* begin Data listing *

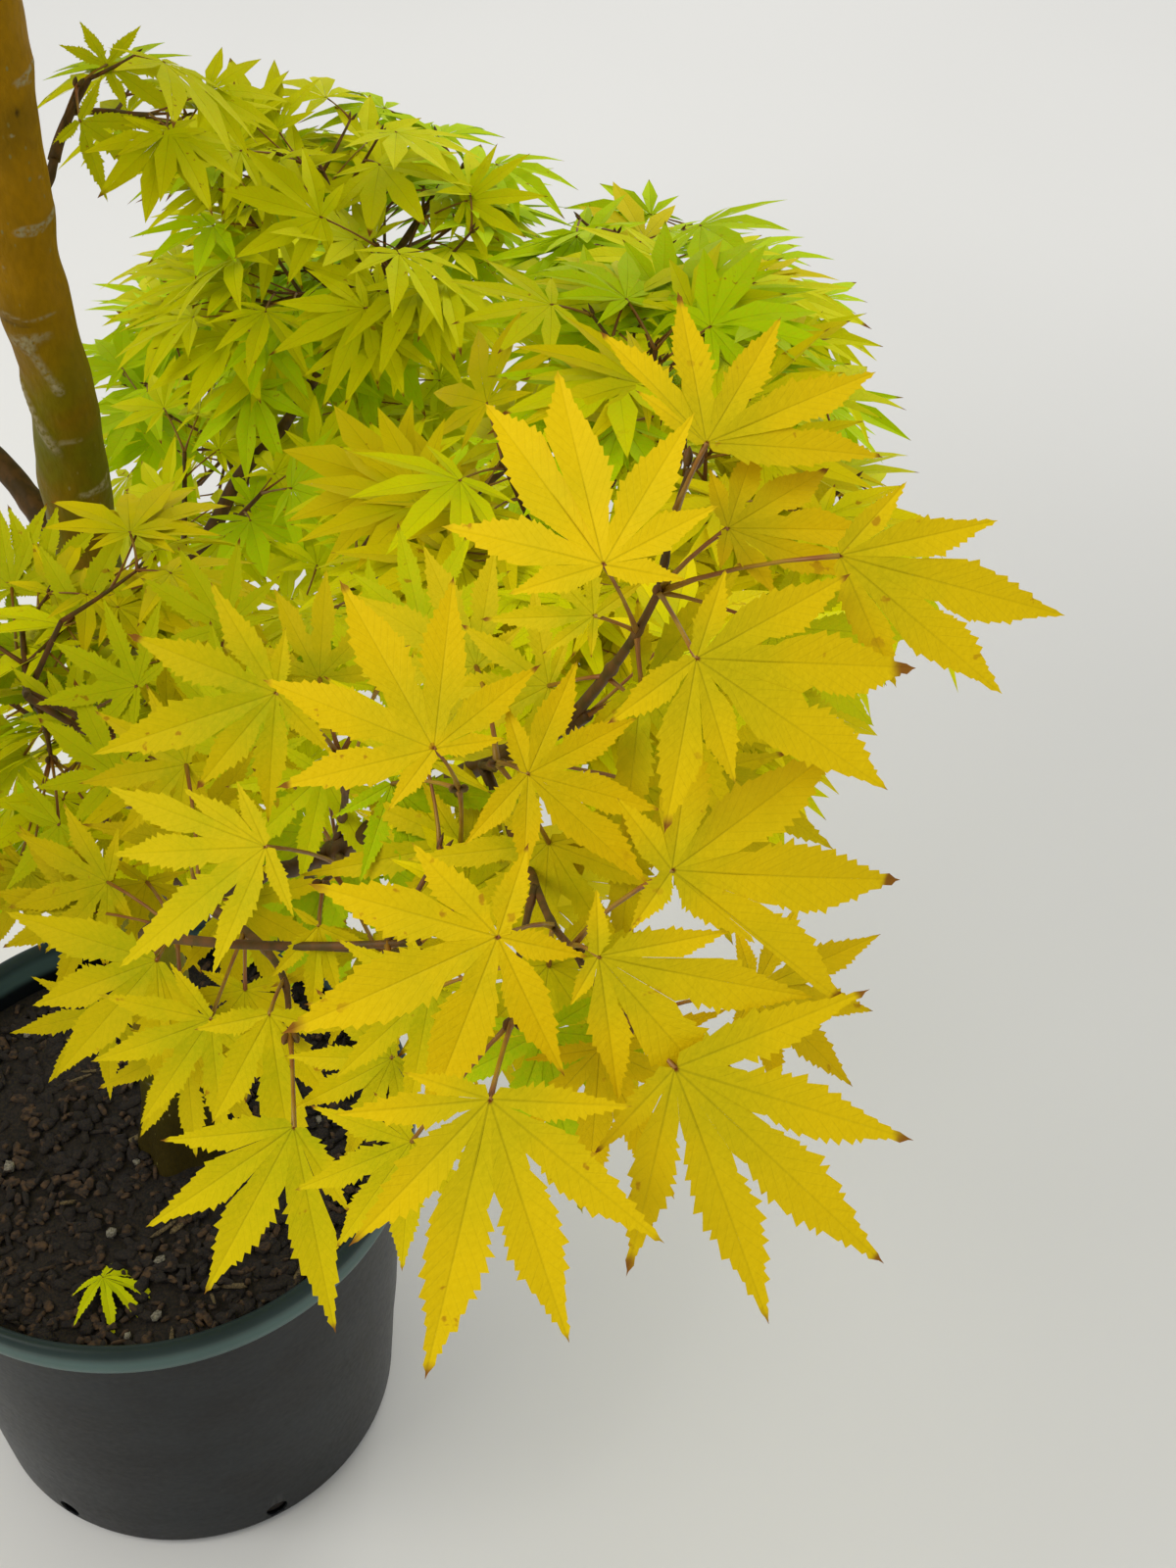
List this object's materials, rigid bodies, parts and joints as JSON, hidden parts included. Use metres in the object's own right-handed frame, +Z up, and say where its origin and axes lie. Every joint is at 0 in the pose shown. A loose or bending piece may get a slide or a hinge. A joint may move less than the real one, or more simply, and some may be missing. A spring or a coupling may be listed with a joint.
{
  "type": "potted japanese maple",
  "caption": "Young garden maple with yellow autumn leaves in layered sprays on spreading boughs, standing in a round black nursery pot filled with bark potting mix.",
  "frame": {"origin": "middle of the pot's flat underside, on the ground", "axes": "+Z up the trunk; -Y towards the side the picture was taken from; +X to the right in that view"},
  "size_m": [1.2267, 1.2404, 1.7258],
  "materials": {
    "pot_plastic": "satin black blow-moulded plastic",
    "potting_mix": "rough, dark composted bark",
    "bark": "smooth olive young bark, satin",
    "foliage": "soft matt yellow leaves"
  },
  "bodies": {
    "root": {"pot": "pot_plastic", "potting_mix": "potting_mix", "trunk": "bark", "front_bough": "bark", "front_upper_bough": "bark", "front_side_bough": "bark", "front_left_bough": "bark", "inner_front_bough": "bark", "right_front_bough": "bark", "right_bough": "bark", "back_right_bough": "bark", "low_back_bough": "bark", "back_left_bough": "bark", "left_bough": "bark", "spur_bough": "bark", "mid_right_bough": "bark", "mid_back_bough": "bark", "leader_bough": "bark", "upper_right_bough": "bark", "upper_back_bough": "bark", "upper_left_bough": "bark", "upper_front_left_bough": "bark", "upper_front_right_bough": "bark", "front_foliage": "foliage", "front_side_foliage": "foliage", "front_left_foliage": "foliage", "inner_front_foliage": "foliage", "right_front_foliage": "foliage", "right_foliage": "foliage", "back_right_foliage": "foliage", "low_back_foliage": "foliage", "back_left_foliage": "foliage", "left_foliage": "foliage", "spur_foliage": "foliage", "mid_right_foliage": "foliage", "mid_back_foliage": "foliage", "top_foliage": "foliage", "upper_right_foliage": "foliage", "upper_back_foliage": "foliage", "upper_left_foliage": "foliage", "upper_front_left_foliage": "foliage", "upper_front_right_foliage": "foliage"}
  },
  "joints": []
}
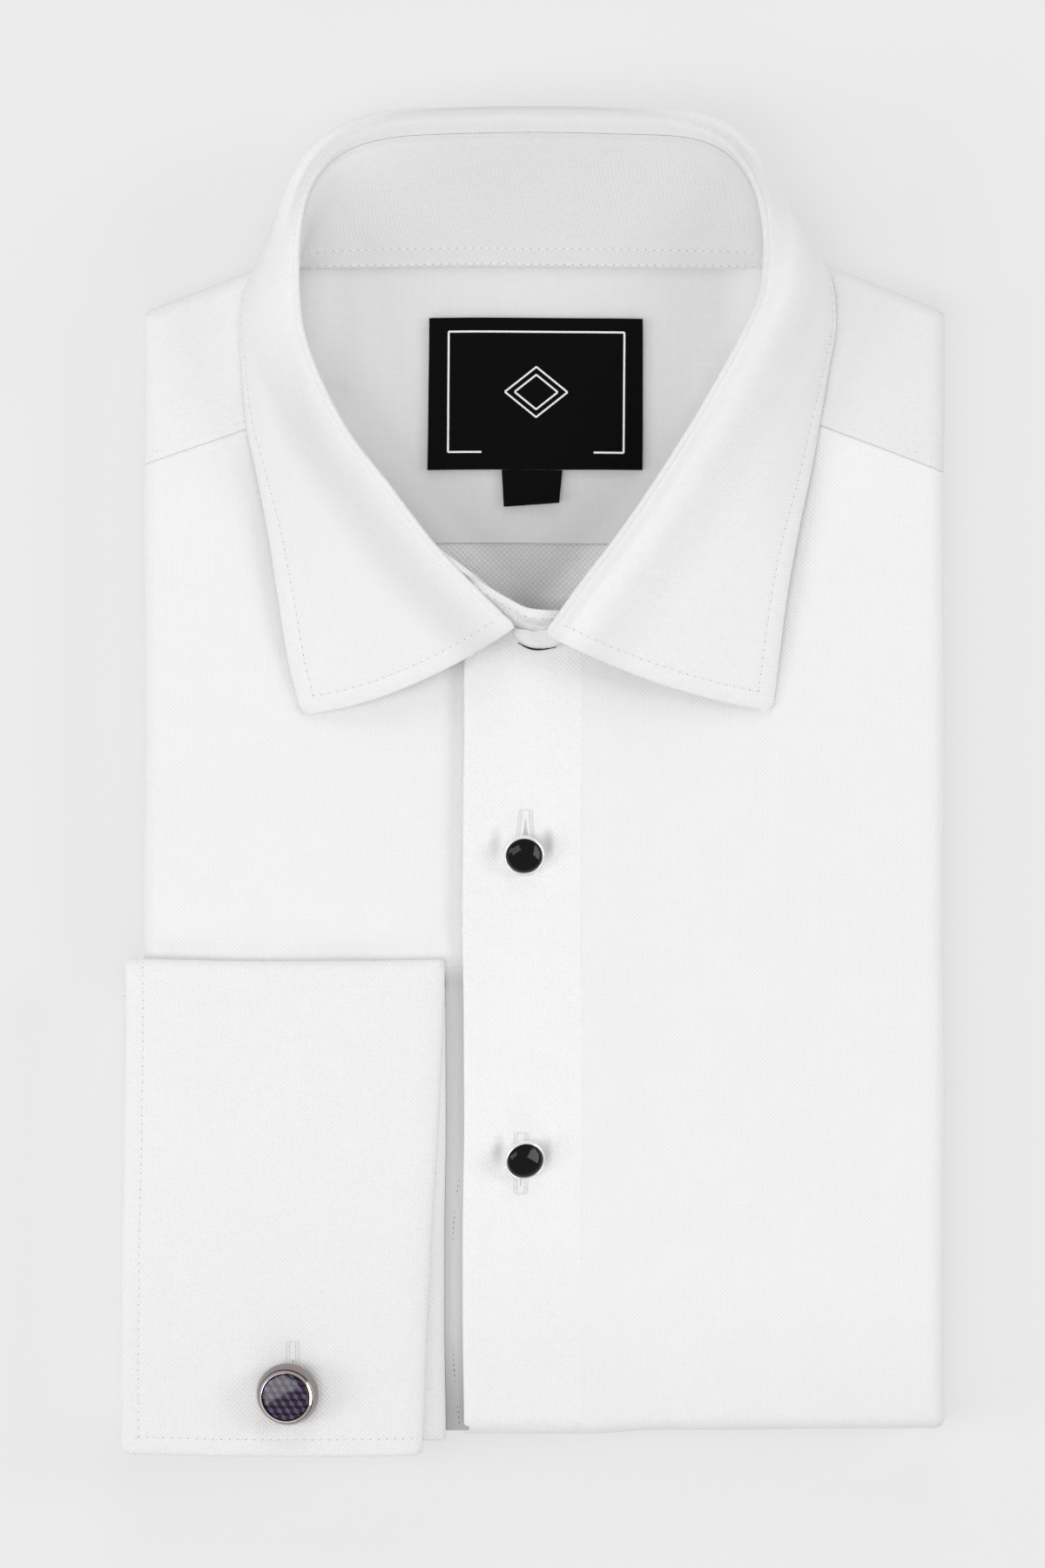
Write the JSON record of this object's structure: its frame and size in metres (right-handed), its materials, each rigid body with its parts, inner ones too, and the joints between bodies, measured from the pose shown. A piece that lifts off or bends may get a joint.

* end Data listing *

**Task details**: Write out every entry again exactly, please, with nothing missing.

**Task answer**:
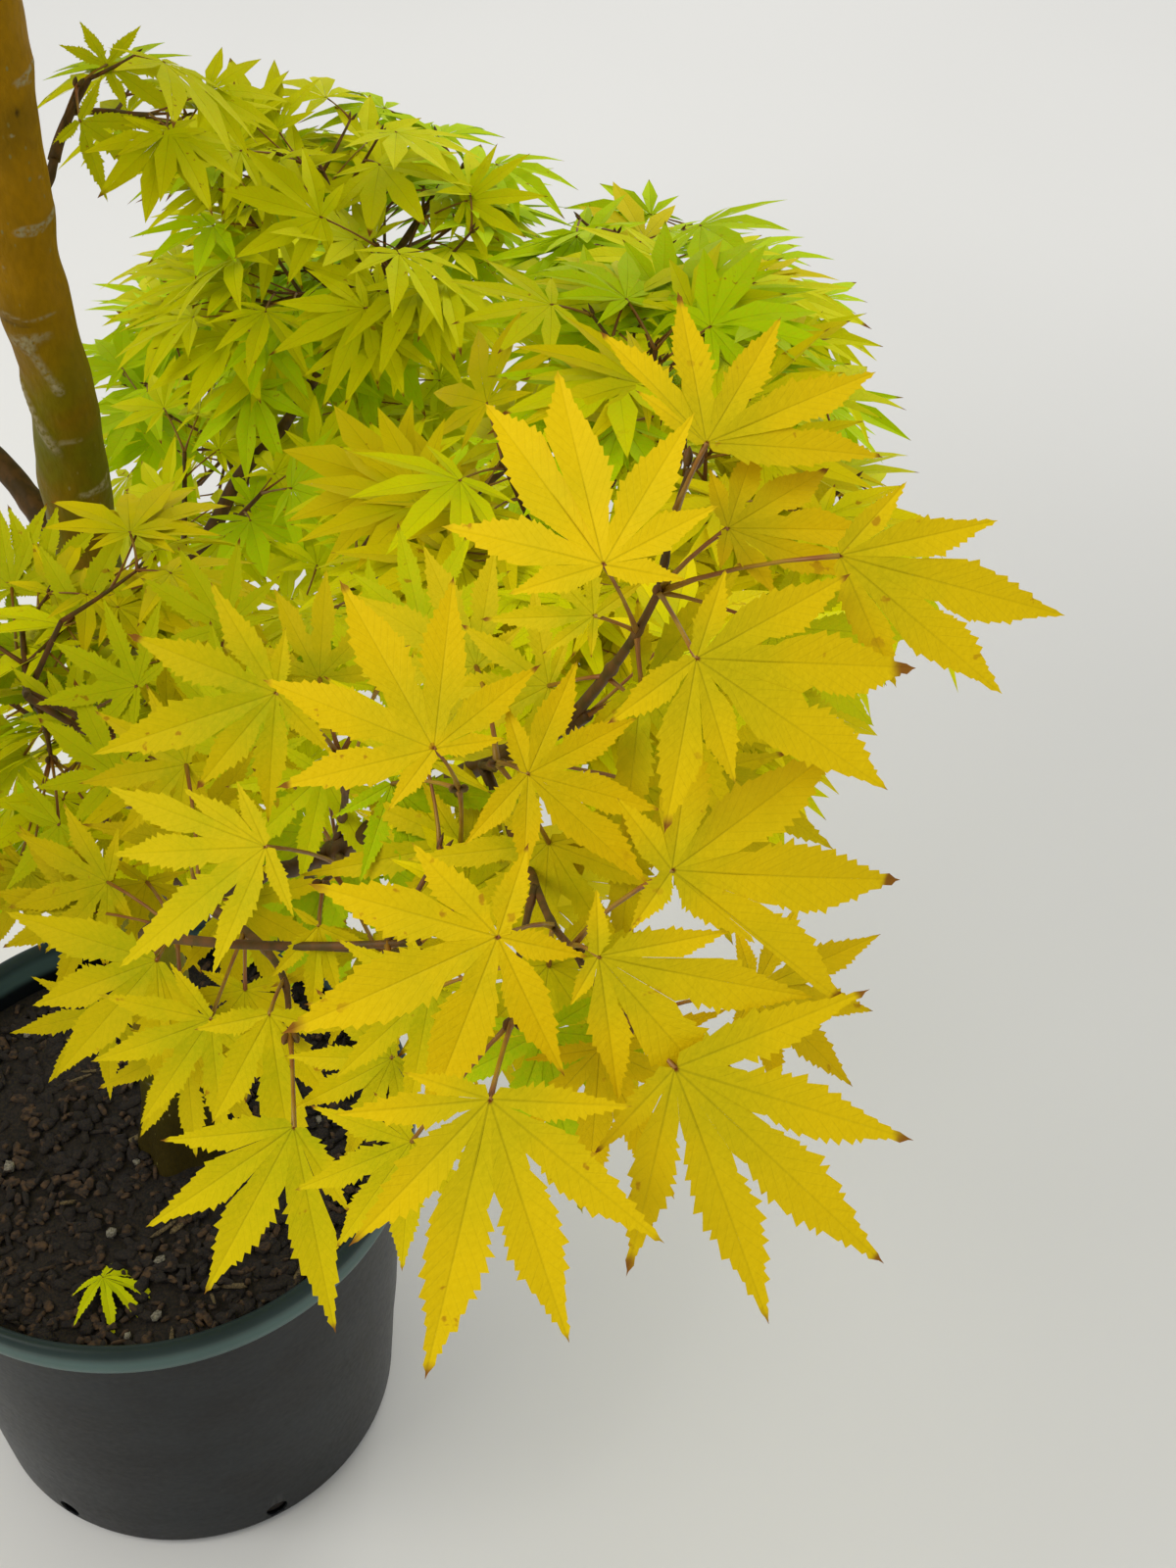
List this object's materials, rigid bodies, parts and joints as JSON, hidden parts included. Use metres in the object's own right-handed frame, +Z up, and say where its origin and axes lie. Every joint is at 0 in the pose shown. A loose or bending piece may get a slide or a hinge. A joint may move less than the real one, or more simply, and some may be missing. A spring or a coupling may be listed with a joint.
{
  "type": "potted japanese maple",
  "caption": "Young garden maple with yellow autumn leaves in layered sprays on spreading boughs, standing in a round black nursery pot filled with bark potting mix.",
  "frame": {"origin": "middle of the pot's flat underside, on the ground", "axes": "+Z up the trunk; -Y towards the side the picture was taken from; +X to the right in that view"},
  "size_m": [1.2267, 1.2404, 1.7258],
  "materials": {
    "pot_plastic": "satin black blow-moulded plastic",
    "potting_mix": "rough, dark composted bark",
    "bark": "smooth olive young bark, satin",
    "foliage": "soft matt yellow leaves"
  },
  "bodies": {
    "root": {"pot": "pot_plastic", "potting_mix": "potting_mix", "trunk": "bark", "front_bough": "bark", "front_upper_bough": "bark", "front_side_bough": "bark", "front_left_bough": "bark", "inner_front_bough": "bark", "right_front_bough": "bark", "right_bough": "bark", "back_right_bough": "bark", "low_back_bough": "bark", "back_left_bough": "bark", "left_bough": "bark", "spur_bough": "bark", "mid_right_bough": "bark", "mid_back_bough": "bark", "leader_bough": "bark", "upper_right_bough": "bark", "upper_back_bough": "bark", "upper_left_bough": "bark", "upper_front_left_bough": "bark", "upper_front_right_bough": "bark", "front_foliage": "foliage", "front_side_foliage": "foliage", "front_left_foliage": "foliage", "inner_front_foliage": "foliage", "right_front_foliage": "foliage", "right_foliage": "foliage", "back_right_foliage": "foliage", "low_back_foliage": "foliage", "back_left_foliage": "foliage", "left_foliage": "foliage", "spur_foliage": "foliage", "mid_right_foliage": "foliage", "mid_back_foliage": "foliage", "top_foliage": "foliage", "upper_right_foliage": "foliage", "upper_back_foliage": "foliage", "upper_left_foliage": "foliage", "upper_front_left_foliage": "foliage", "upper_front_right_foliage": "foliage"}
  },
  "joints": []
}
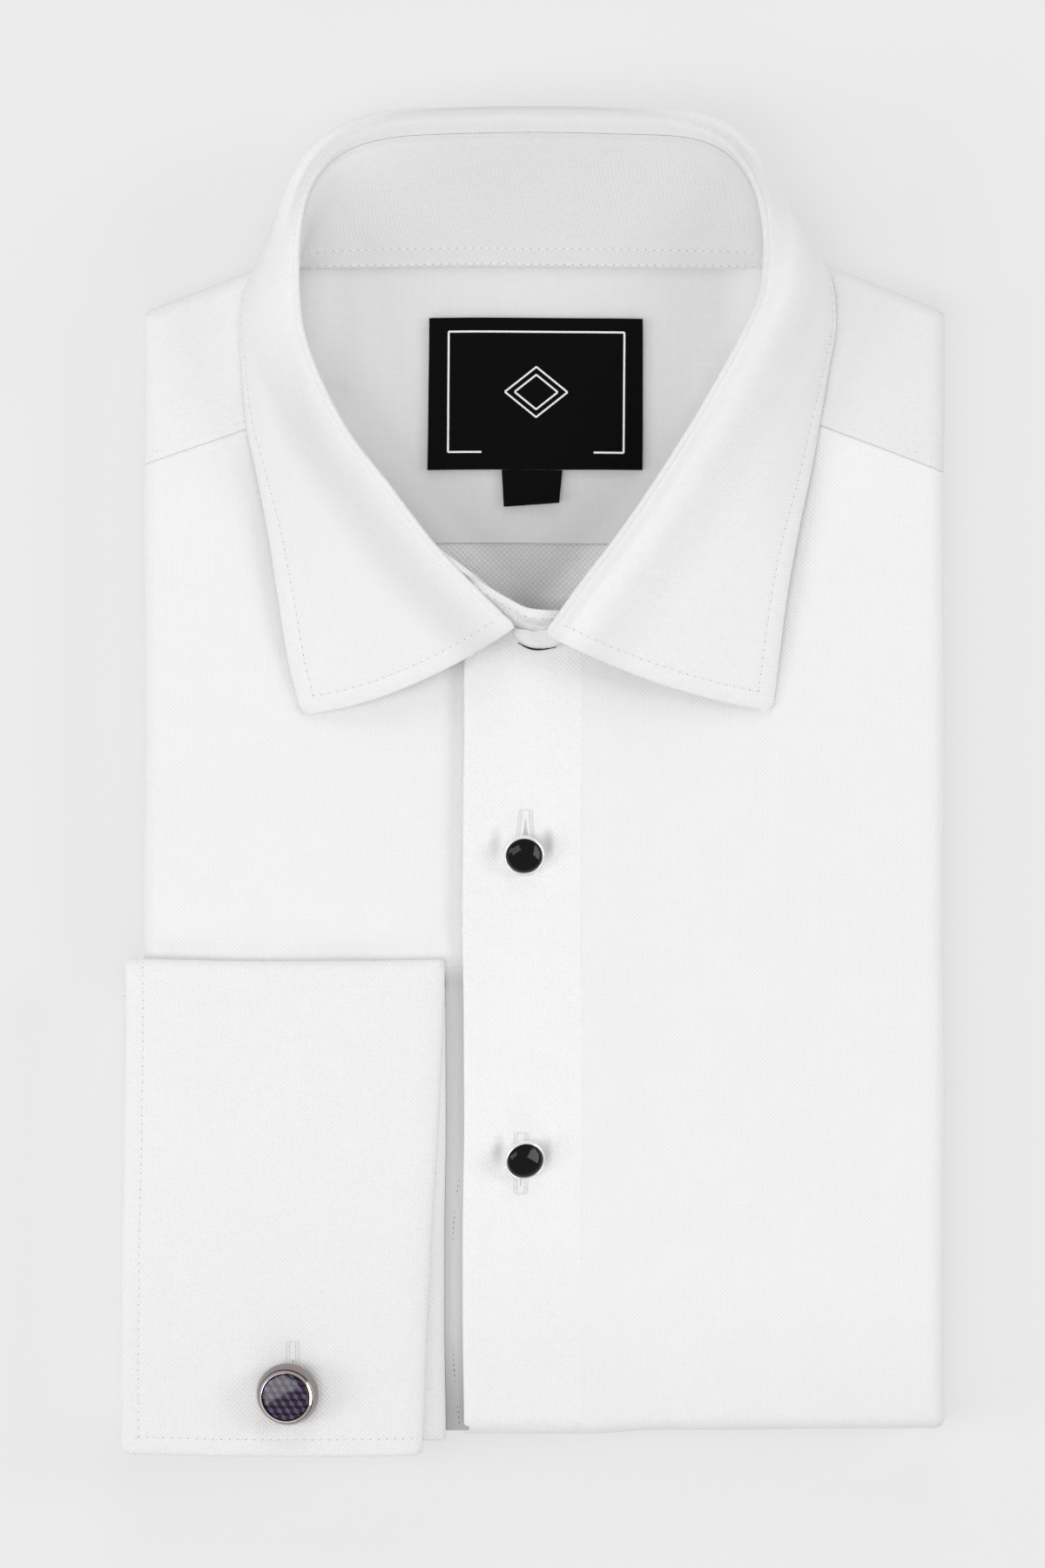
Write the JSON record of this object's structure: its frame and size in metres (right-handed), its materials, each rigid body with its parts, inner ones too, and the joints between bodies, measured from the pose shown. A piece that lifts off or bends may get a joint.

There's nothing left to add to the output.